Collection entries

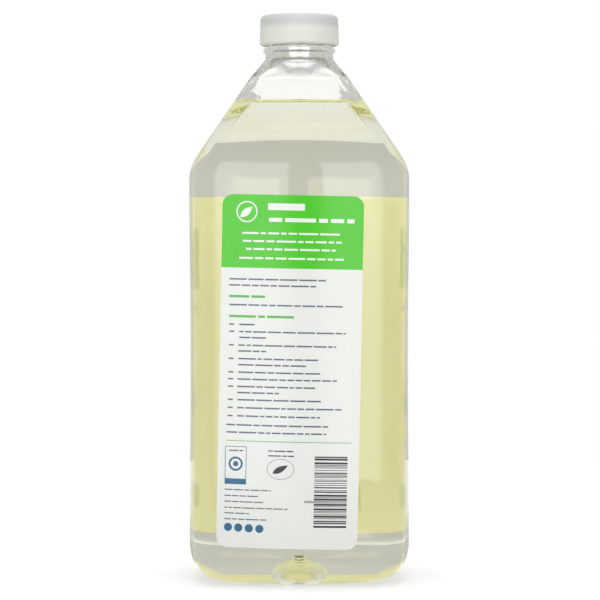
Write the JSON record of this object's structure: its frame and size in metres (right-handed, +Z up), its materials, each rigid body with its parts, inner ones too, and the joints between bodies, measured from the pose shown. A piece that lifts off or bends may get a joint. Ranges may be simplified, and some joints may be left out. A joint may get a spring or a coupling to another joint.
{
  "type": "hand soap refill bottle",
  "caption": "Clear rectangular blown bottle with sloping shoulders, filled with pale liquid soap, with a smooth screw cap, a liner and a film label on each wide face.",
  "frame": {"origin": "middle of the bottle's base, on the surface that it stands on", "axes": "+Z up along the neck's axis, +X along the wide faces to the right as the back label is seen, -Y out of the back label"},
  "size_m": [0.0856, 0.076, 0.2185],
  "materials": {
    "clear_bottle": "clear, polished",
    "natural_cap": "natural, translucent, satin",
    "liner_foam": "fine foam",
    "pale_soap": "clear pale yellow liquid",
    "label_film": "satin printed film"
  },
  "bodies": {
    "bottle": {"bottle": "clear_bottle", "soap": "pale_soap", "back_label": "label_film", "front_label": "label_film"},
    "liner": {"cap_liner": "liner_foam"},
    "cap": {"cap": "natural_cap"}
  },
  "joints": [
    {"name": "cap_lift", "type": "slide", "parent": "bottle", "child": "liner", "axis": [0, 0, 1], "range_m": [0, 0.0037]},
    {"name": "cap_turn", "type": "hinge", "parent": "liner", "child": "cap", "pos_m": [0, 0, 0.2067], "axis": [0, 0, 1], "range_deg": [0, 310]}
  ],
  "couplings": [
    {"joint": "cap_lift", "follows": "cap_turn", "m_per_rad": 0.0006737}
  ]
}
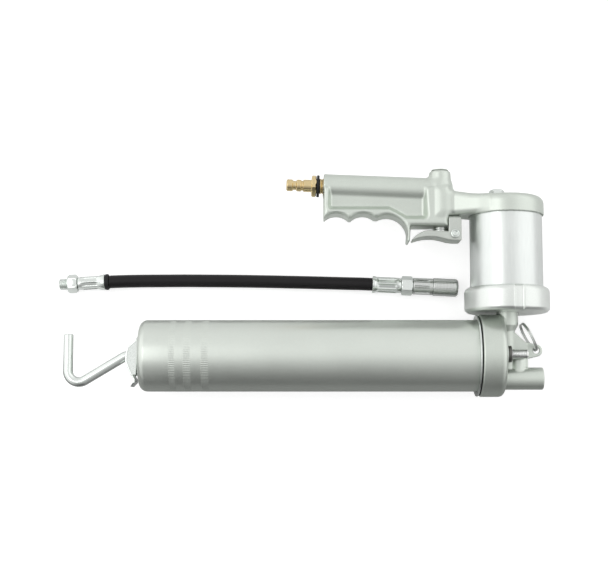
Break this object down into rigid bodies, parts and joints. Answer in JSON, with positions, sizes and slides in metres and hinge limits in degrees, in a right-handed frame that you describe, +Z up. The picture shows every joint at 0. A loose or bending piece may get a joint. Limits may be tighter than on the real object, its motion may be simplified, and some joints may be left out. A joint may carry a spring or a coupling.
{
  "type": "air grease gun",
  "caption": "Air-driven grease gun with pistol grip, upright air motor, grease barrel with hooked pull rod, and a loose delivery hose with jaw coupler.",
  "frame": {"origin": "centre of the gun's bounding box, hose left out, on the surface that it lies on", "axes": "gun lying on its side: +X along the grease barrel towards the outlet, +Y from the barrel towards the grip, +Z up from the surface"},
  "size_m": [0.4041, 0.1862, 0.069],
  "materials": {
    "cast_silver": "silver lacquer on castings, satin",
    "barrel_silver": "silver lacquer, satin",
    "cylinder_aluminium": "satin anodised",
    "brass": "turned, bright",
    "chrome": "bright plated",
    "zinc": "bright zinc plated",
    "steel": "turned steel, oiled",
    "rubber": "black, matt",
    "hose_rubber": "black, fine cloth-wrapped texture"
  },
  "bodies": {
    "frame": {"grip_casting": "cast_silver", "air_plug": "brass", "plug_seal": "rubber", "valve_cap": "cast_silver", "valve_bush": "steel", "trigger_screw": "zinc", "trigger_nut": "zinc", "motor_cylinder": "cylinder_aluminium", "cap_gasket": "rubber", "base_gasket": "rubber", "cylinder_base": "cast_silver", "oiler_plug": "zinc", "rod_seal": "rubber", "pump_head": "cast_silver", "pump_bush": "steel", "plunger_packing": "rubber", "check_retainer": "steel", "bleed_washer": "steel", "barrel_gasket": "rubber"},
    "valve": {"valve_stem": "steel", "valve_disc": "rubber", "valve_spring": "steel"},
    "trigger": {"trigger": "cast_silver"},
    "piston": {"air_piston": "cast_silver", "piston_seal": "rubber", "plunger": "steel", "piston_nut": "steel", "return_spring": "steel"},
    "check": {"check_ball": "steel", "check_spring": "steel"},
    "bleed": {"bleed_screw": "chrome"},
    "ring": {"split_ring": "steel"},
    "barrel": {"barrel_tube": "barrel_silver", "barrel_collar": "zinc", "rod_bush": "steel"},
    "lock": {"rod_lock_plate": "zinc"},
    "rod": {"pull_rod": "zinc", "rod_nut": "zinc"},
    "follower": {"follower_plate": "zinc", "follower_seal": "rubber", "follower_washer": "zinc", "follower_spring": "steel"},
    "hose": {"hose_tube": "hose_rubber", "hose_ring": "rubber", "inlet_ferrule": "zinc", "hose_nipple": "zinc", "outlet_ferrule": "zinc", "outlet_nut": "zinc", "coupler_body": "steel", "coupler_sleeve": "steel", "coupler_jaws": "steel"},
    "coupler_face": {"coupler_seal": "rubber", "coupler_piston": "steel", "coupler_spring": "steel"}
  },
  "joints": [
    {"name": "trigger_pull", "type": "hinge", "parent": "frame", "child": "trigger", "pos_m": [0.12035, 0.03865, 0.0345], "axis": [0, 0, -1], "range_deg": [0, 8], "stiffness_Nm_per_rad": 1.5, "springref_deg": -8.59},
    {"name": "valve_lift", "type": "slide", "parent": "frame", "child": "valve", "axis": [0, 1, 0], "range_m": [0, 0.002], "deforming": ["valve_spring"]},
    {"name": "piston_stroke", "type": "slide", "parent": "frame", "child": "piston", "axis": [0, -1, 0], "range_m": [0, 0.03], "stiffness_N_per_m": 800, "springref_m": -0.02, "deforming": ["return_spring"]},
    {"name": "check_lift", "type": "slide", "parent": "frame", "child": "check", "axis": [1, 0, 0], "range_m": [0, 0.0015], "stiffness_N_per_m": 200, "springref_m": -0.001, "deforming": ["check_spring"]},
    {"name": "bleed_turn", "type": "hinge", "parent": "frame", "child": "bleed", "pos_m": [0.16285, -0.05935, 0.0482], "axis": [1, 0, 0], "range_deg": [0, 360]},
    {"name": "ring_swing", "type": "hinge", "parent": "frame", "child": "ring", "pos_m": [0.18575, -0.05565, 0.0345], "axis": [0, 0, 1], "range_deg": [-100, 2]},
    {"name": "barrel_unscrew", "type": "hinge", "parent": "frame", "child": "barrel", "pos_m": [0.01285, -0.05985, 0.0345], "axis": [-1, 0, 0], "range_deg": [0, 360]},
    {"name": "lock_tilt", "type": "hinge", "parent": "barrel", "child": "lock", "pos_m": [-0.13645, -0.04785, 0.0345], "axis": [0, 0, 1], "range_deg": [0, 2.5], "stiffness_Nm_per_rad": 1, "springref_deg": -5.73},
    {"name": "rod_pull", "type": "slide", "parent": "barrel", "child": "rod", "axis": [-1, 0, 0], "range_m": [0, 0.2]},
    {"name": "follower_travel", "type": "slide", "parent": "barrel", "child": "follower", "axis": [-1, 0, 0], "range_m": [0, 0.2], "deforming": ["follower_spring"]},
    {"name": "hose_lift", "type": "slide", "parent": "frame", "child": "hose", "axis": [0, 0, 1], "range_m": [0, 0.08]},
    {"name": "coupler_face_press", "type": "slide", "parent": "hose", "child": "coupler_face", "axis": [-0.999, 0.0436, 0], "range_m": [0, 0.001], "stiffness_N_per_m": 2000, "springref_m": -0.001, "deforming": ["coupler_spring"]}
  ],
  "couplings": [
    {"joint": "valve_lift", "follows": "trigger_pull", "m_per_rad": 0.0136},
    {"joint": "follower_travel", "follows": "rod_pull", "ratio": 1}
  ]
}
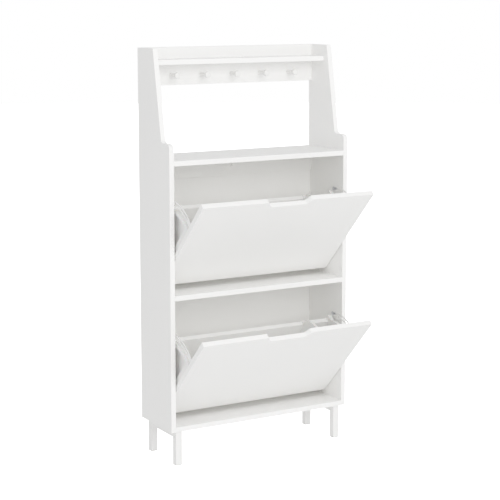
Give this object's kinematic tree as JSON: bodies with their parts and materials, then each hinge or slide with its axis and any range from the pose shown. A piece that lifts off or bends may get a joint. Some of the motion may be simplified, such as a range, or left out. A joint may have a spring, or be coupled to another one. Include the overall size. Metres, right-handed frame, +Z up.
{
  "type": "shoe cabinet",
  "caption": "Tall shallow shoe cabinet: two tilting shoe bins with finger recesses, key-hook hutch with a top shelf, and two square-tube leg frames.",
  "frame": {"origin": "on the floor, at the middle of the whole object's box with both bins open", "axes": "+Z up, the bins open towards -Y, +X to the right of a person facing the front"},
  "size_m": [0.6, 0.36, 1.2],
  "materials": {
    "white_board": "white melamine-faced board, satin, edge banded",
    "back_sheet": "white lacquered hardboard",
    "white_lacquer": "white lacquered turned wood",
    "white_steel": "white powder coat",
    "white_plastic": "moulded white plastic",
    "foot_plastic": "pale plastic glide",
    "nylon": "natural nylon",
    "zinc_steel": "zinc plated steel",
    "screw_zinc": "bright zinc",
    "cam_zinc": "die-cast zinc",
    "beech": "raw beech"
  },
  "bodies": {
    "cabinet": {"left_side_panel": "white_board", "right_side_panel": "white_board", "bottom_board": "white_board", "middle_shelf": "white_board", "main_shelf": "white_board", "top_shelf": "white_board", "hook_board": "white_board", "back_rail": "white_board", "lower_back_panel": "back_sheet", "upper_back_panel": "back_sheet", "left_leg_frame": "white_steel", "right_leg_frame": "white_steel", "foot_cap_front_left": "foot_plastic", "foot_cap_rear_left": "foot_plastic", "foot_cap_front_right": "foot_plastic", "foot_cap_rear_right": "foot_plastic", "leg_frame_screws": "screw_zinc", "hook_1": "white_lacquer", "hook_2": "white_lacquer", "hook_3": "white_lacquer", "hook_4": "white_lacquer", "hook_5": "white_lacquer", "hook_screws": "screw_zinc", "cam_locks": "cam_zinc", "cam_bolts": "screw_zinc", "dowels": "beech", "pivot_pins": "zinc_steel", "stay_studs": "zinc_steel"},
    "lower_bin": {"lower_flap_panel": "white_board", "lower_left_bin_plate": "white_plastic", "lower_right_bin_plate": "white_plastic", "lower_left_stay": "white_steel", "lower_right_stay": "white_steel", "lower_bin_floor": "white_board", "lower_bin_back": "white_board", "lower_bin_divider": "white_plastic", "lower_bin_pivot_bushes": "nylon", "lower_bin_plate_screws": "screw_zinc", "lower_bin_stay_screws": "screw_zinc", "lower_bin_board_screws": "screw_zinc"},
    "upper_bin": {"upper_flap_panel": "white_board", "upper_left_bin_plate": "white_plastic", "upper_right_bin_plate": "white_plastic", "upper_left_stay": "white_steel", "upper_right_stay": "white_steel", "upper_bin_floor": "white_board", "upper_bin_back": "white_board", "upper_bin_divider": "white_plastic", "upper_bin_pivot_bushes": "nylon", "upper_bin_plate_screws": "screw_zinc", "upper_bin_stay_screws": "screw_zinc", "upper_bin_board_screws": "screw_zinc"}
  },
  "joints": [
    {"name": "lower_bin_tilt", "type": "hinge", "parent": "cabinet", "child": "lower_bin", "pos_m": [0, 0.01717, 0.235], "axis": [-1, 0, 0], "range_deg": [0, 44.5]},
    {"name": "upper_bin_tilt", "type": "hinge", "parent": "cabinet", "child": "upper_bin", "pos_m": [0, 0.01717, 0.621], "axis": [-1, 0, 0], "range_deg": [0, 44.5]}
  ]
}
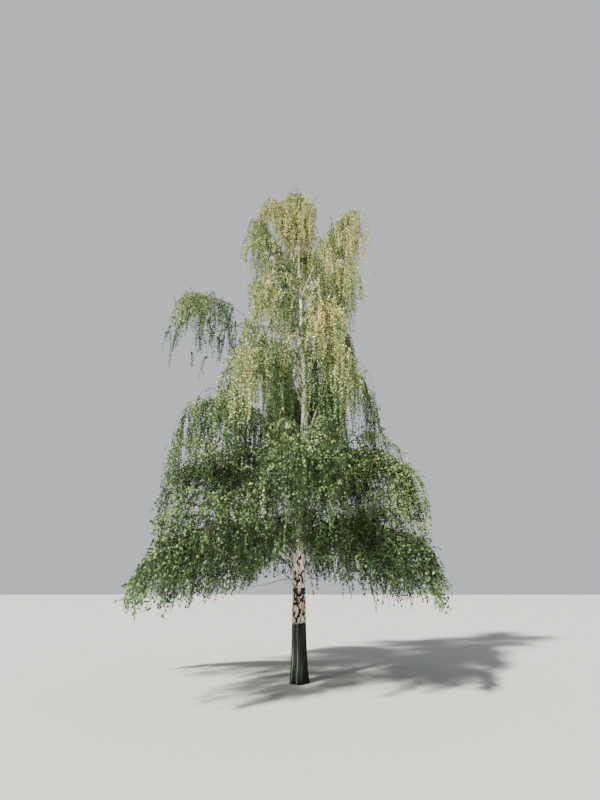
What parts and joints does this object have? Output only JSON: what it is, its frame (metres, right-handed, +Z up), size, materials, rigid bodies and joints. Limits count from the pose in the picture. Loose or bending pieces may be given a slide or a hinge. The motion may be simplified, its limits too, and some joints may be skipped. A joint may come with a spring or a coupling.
{
  "type": "weeping birch tree",
  "caption": "Tall weeping birch: a pale tapering trunk with a dark flared foot, arching boughs and hanging masses of small green leaves.",
  "frame": {"origin": "middle of the flat cut under the trunk, at ground level", "axes": "+Z up the trunk; the picture looks along +Y, so its left is -X"},
  "size_m": [6.5025, 6.6044, 13.3574],
  "materials": {
    "trunk_bark": "matt",
    "bough_bark": "matt",
    "foliage_upper": "matt",
    "foliage_middle": "matt",
    "foliage_lower": "matt"
  },
  "bodies": {
    "root": {"trunk": "trunk_bark", "bough_arm": "bough_bark", "bough_crest_1": "bough_bark", "bough_crest_2": "bough_bark", "bough_high_1": "bough_bark", "bough_high_2": "bough_bark", "bough_high_3": "bough_bark", "bough_high_4": "bough_bark", "bough_low_1": "bough_bark", "bough_low_2": "bough_bark", "bough_low_3": "bough_bark", "bough_low_4": "bough_bark", "bough_low_5": "bough_bark", "bough_middle_1": "bough_bark", "bough_middle_2": "bough_bark", "bough_middle_3": "bough_bark", "bough_middle_4": "bough_bark", "bough_middle_5": "bough_bark", "bough_shoulder": "bough_bark", "bough_skirt_1": "bough_bark", "bough_skirt_2": "bough_bark", "bough_skirt_3": "bough_bark", "bough_skirt_4": "bough_bark", "bough_skirt_5": "bough_bark", "bough_upper_1": "bough_bark", "bough_upper_2": "bough_bark", "bough_upper_3": "bough_bark", "bough_upper_4": "bough_bark", "mass_arm": "foliage_upper", "mass_crest_1": "foliage_upper", "mass_crest_2": "foliage_upper", "mass_high_1": "foliage_middle", "mass_high_2": "foliage_middle", "mass_high_3": "foliage_middle", "mass_high_4": "foliage_middle", "mass_leader": "foliage_upper", "mass_low_1": "foliage_lower", "mass_low_2": "foliage_lower", "mass_low_3": "foliage_lower", "mass_low_4": "foliage_lower", "mass_low_5": "foliage_lower", "mass_middle_1": "foliage_middle", "mass_middle_2": "foliage_middle", "mass_middle_3": "foliage_middle", "mass_middle_4": "foliage_middle", "mass_middle_5": "foliage_middle", "mass_shoulder": "foliage_upper", "mass_skirt_1": "foliage_lower", "mass_skirt_2": "foliage_lower", "mass_skirt_3": "foliage_lower", "mass_skirt_4": "foliage_lower", "mass_skirt_5": "foliage_lower", "mass_top_1": "foliage_upper", "mass_top_2": "foliage_upper", "mass_top_3": "foliage_upper", "mass_upper_1": "foliage_middle", "mass_upper_2": "foliage_middle", "mass_upper_3": "foliage_middle", "mass_upper_4": "foliage_middle"}
  },
  "joints": []
}
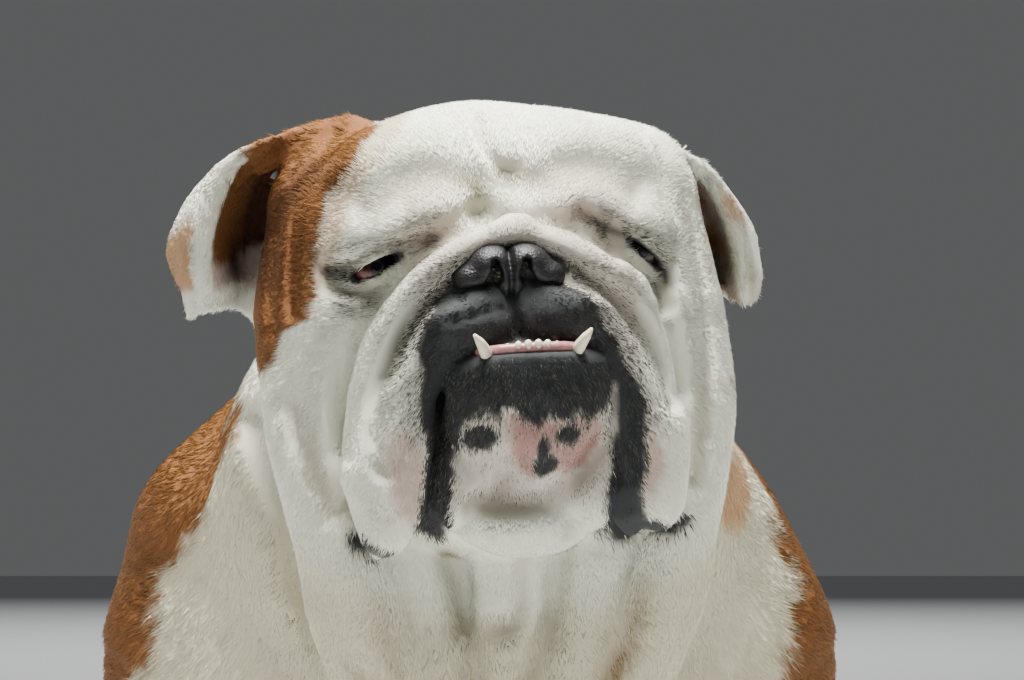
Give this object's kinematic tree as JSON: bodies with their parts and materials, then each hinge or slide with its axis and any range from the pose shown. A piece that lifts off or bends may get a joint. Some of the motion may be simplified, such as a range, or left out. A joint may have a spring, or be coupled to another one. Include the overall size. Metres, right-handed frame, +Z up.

→ GIVEN REQUEST:
How many of the lines above contain the string "joints"? Give the number only.

→ EXERCISE ANSWER:
7